Cada cual vive su vida agarrándose a su particular escala de valores humanos. Humano, es decir, el valor por encima de cualquier otra consideración social, cultural, religiosa, etc. Una especie de escala de Richter de la empatía al revés, partiendo desde arriba, donde la gente buena de verdad, bajando por escalones dignos –estando yo en uno de estos, di que sí-, siguiendo por peldaños cada vez más resbaladizos y menos relucientes, adentrándose por pisos sin mucha luz, donde reina la maldad y la vileza, bajando, bajando y bajando hasta el último eslabón, donde los psicópatas, el terror, el dolor. Una singularidad, desde donde la luz no escapa, y donde la vida tiene un valor muy relativo, prácticamente insignificante. Sin embargo, si te fijas bien, en el suelo, se vislumbra una trampilla de madera, pesada, húmeda, fría, casi sellada en el suelo; si te da por levantarla, aparta la nariz mientras exhala aire corrompido. ¿No los ves allí abajo? Enciende una cerilla y acércala, sí, allí están, los Talibanes.
Mezclados, eso sí, con primos no muy lejanos –en la actitud y las enseñanzas- de otras ramas religiosas. Cuando me refiero a ellos, no pretendo meterme en creencias, en fe. Me la refanfinfla, mi ateísmo feliz me lo impide. Hablo de las desviaciones que los extremismos generan, y la prohibición absoluta de cualquier deseo de enriquecer su vida con otra cosa que no sea la palabra de Dios, Allah, Yave, etc. Y ya que estamos en un blog de música, hablemos de los Talibanes y la música –en otro post hablaré de los judíos ortodoxos, y los católicos fundamentalistas, no temes-.
«Talibanes y la música, toma 1… ¡Acción!… ¡Corten!. Recoged todo el material, se acabó el reportaje». Es que es así, no hay nada que contar sobre la música en el mundo de los Talibanes. Se inventaron un ministerio llamado “Ministerio para la promoción de la virtud y la represión del vicio”. Este organismo prohibió el teatro, el cine, la televisión, los ordenadores, las cámaras de foto, los reproductores de cintas. Animó la quema de instrumentos de música y los cassettes, fomentó la violencia contra los músicos y su encarcelamiento, pidió a la población que rapara la cabeza de los que todavía se atrevían a escuchar música, aunque fuera religiosa. Convirtieron a Mozart, Ravi Shankar, The Rolling Stones, A.R. Rahman, Nirvana, Nusrat Fateh Ali Khan, U2, Um Kalsum y millones de creadores de emoción, belleza y sentimientos, en el blanco de la ira de algunos miles de locos de otro planeta. Fuck The Talibans.

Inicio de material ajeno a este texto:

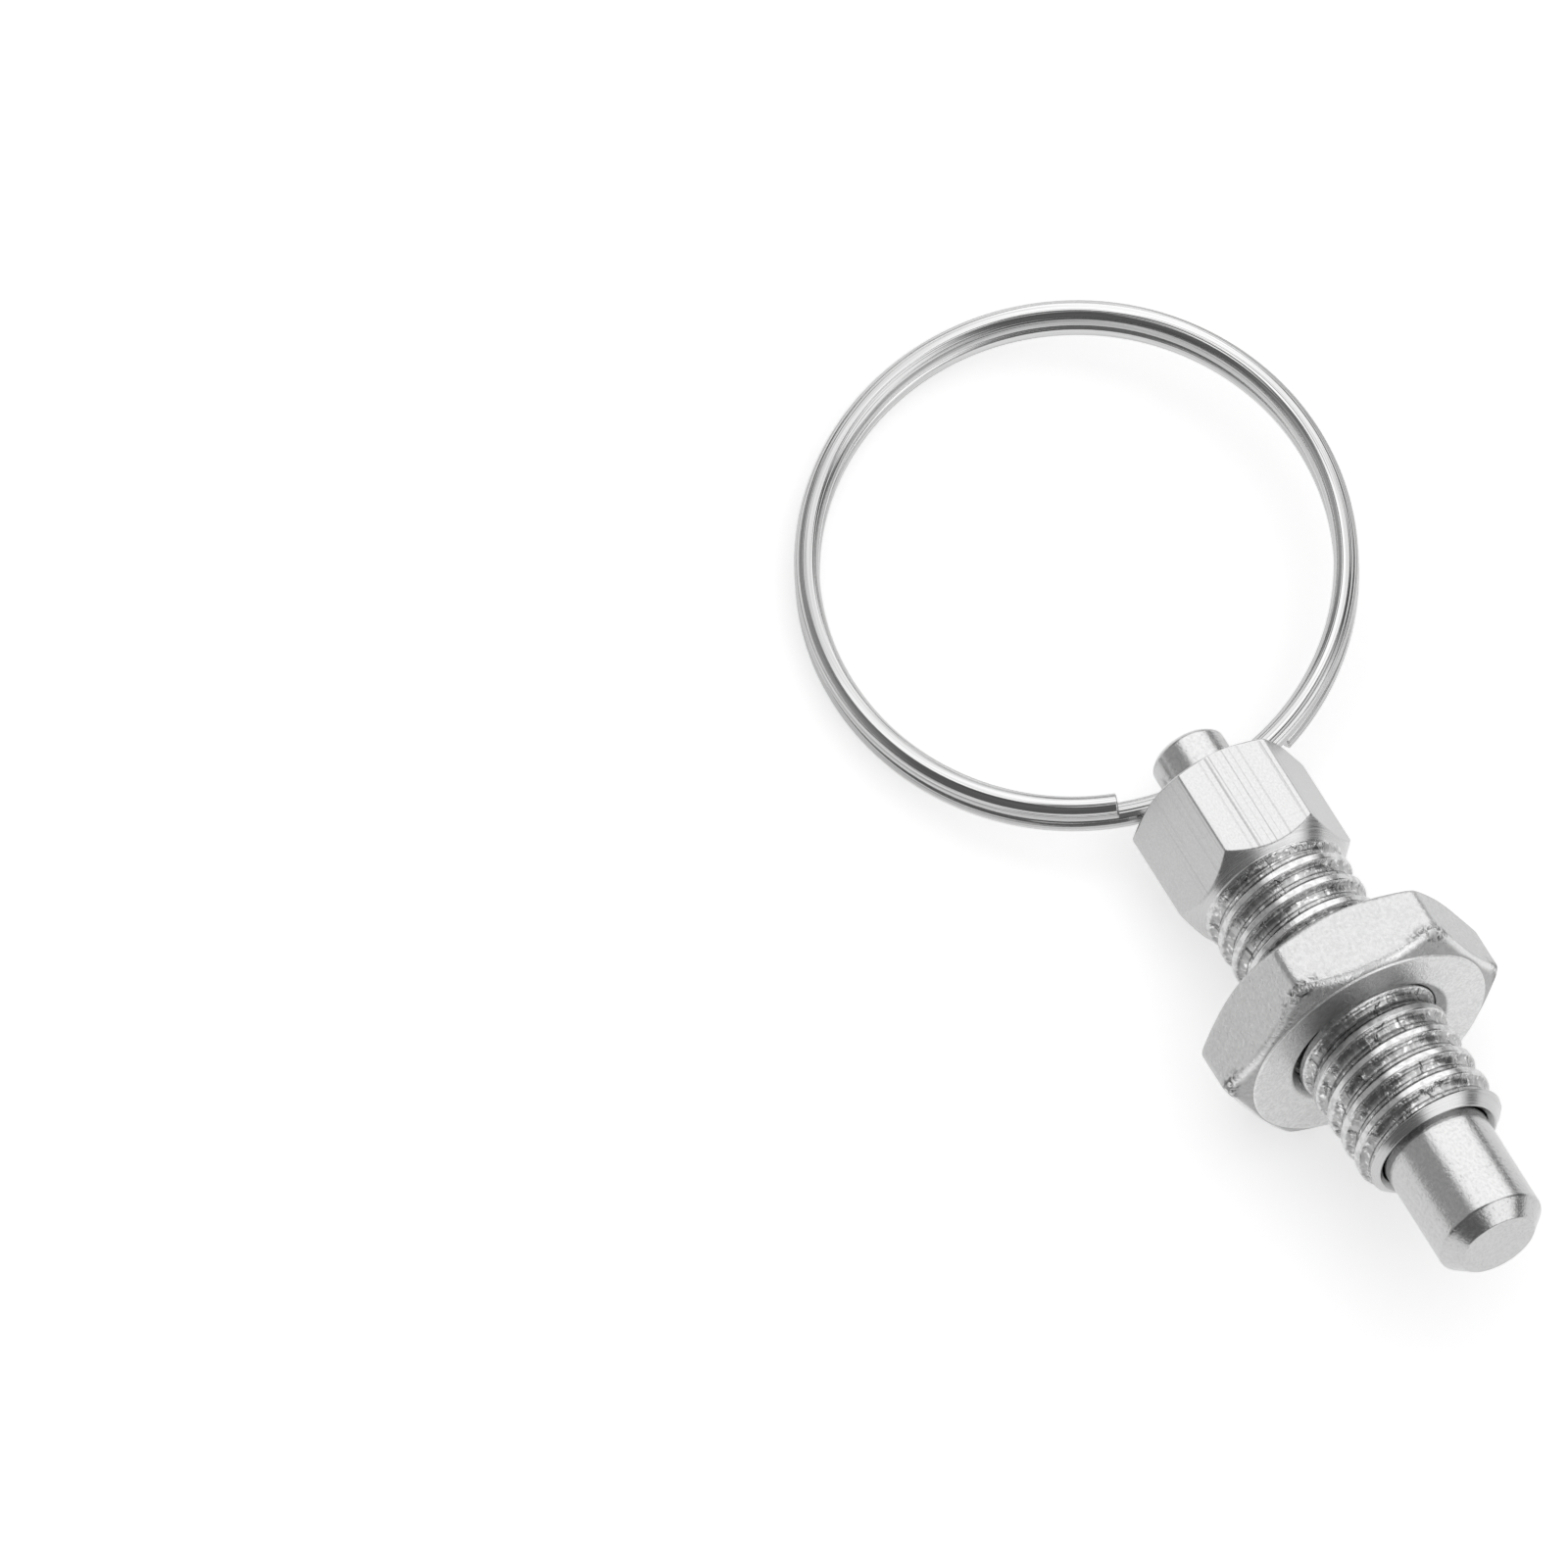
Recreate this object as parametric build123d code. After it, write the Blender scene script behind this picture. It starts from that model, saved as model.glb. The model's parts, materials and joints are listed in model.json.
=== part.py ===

A qué viene todo esto? A que aún así, a veces, parece que un destello de luz sí sale de la cueva. Si bien la sociedad de Kabul sigue siendo muy conservadora, los Talibanes ya no mandan tanto. Menos aún en la Rock School Kabul. Abierta hace dos años, en el salón de una casa de la capital afgana, de la mano de uno de sus fundadores Humayun Zadran, esta escuela tan particular acoge hoy a cerca de 40 alumnos, que ensayan todo el día con los instrumentos que se han podido salvar. We Will Rock You, de Queen, tiene la palma. Pero también suena Knocking’On Heaven’s Door, de Dylan. Y Linkin Park. Y heavy metal, interpretado por chavales que no llegan a diez años. En las paredes se han pintado graffitis en honor a los héroes de esta juventud afgana que se atreve, en especial un retrato inmenso en blanco y negro de Jack y Meg White, de The White Stripes. Todo hecho posible gracias a las donaciones de entidades privadas o públicas de fuera, como el Banco Mundial, de la ONU, y al compromiso hermoso de extranjeros que dedican su vida a enseñar la música a los novatos del barrio. Como Robin Ryczek, violoncelista norteamericana de Bostón, 29 años, que decidió marcharse a Afganistán después de una única llamada de un amigo con el que había viajado a Oriente Próximo años antes. Me quito el sombrero, Madame.
Así que hoy, no propongo ningún disco o canción para escuchar en especial. Un día señalado para escuchar toda la música del mundo, pensando en que no todo el mundo lo tiene tan fácil. Viva la música. Viva las músicas, y Fuck the Talibans. Rock’n’Roll.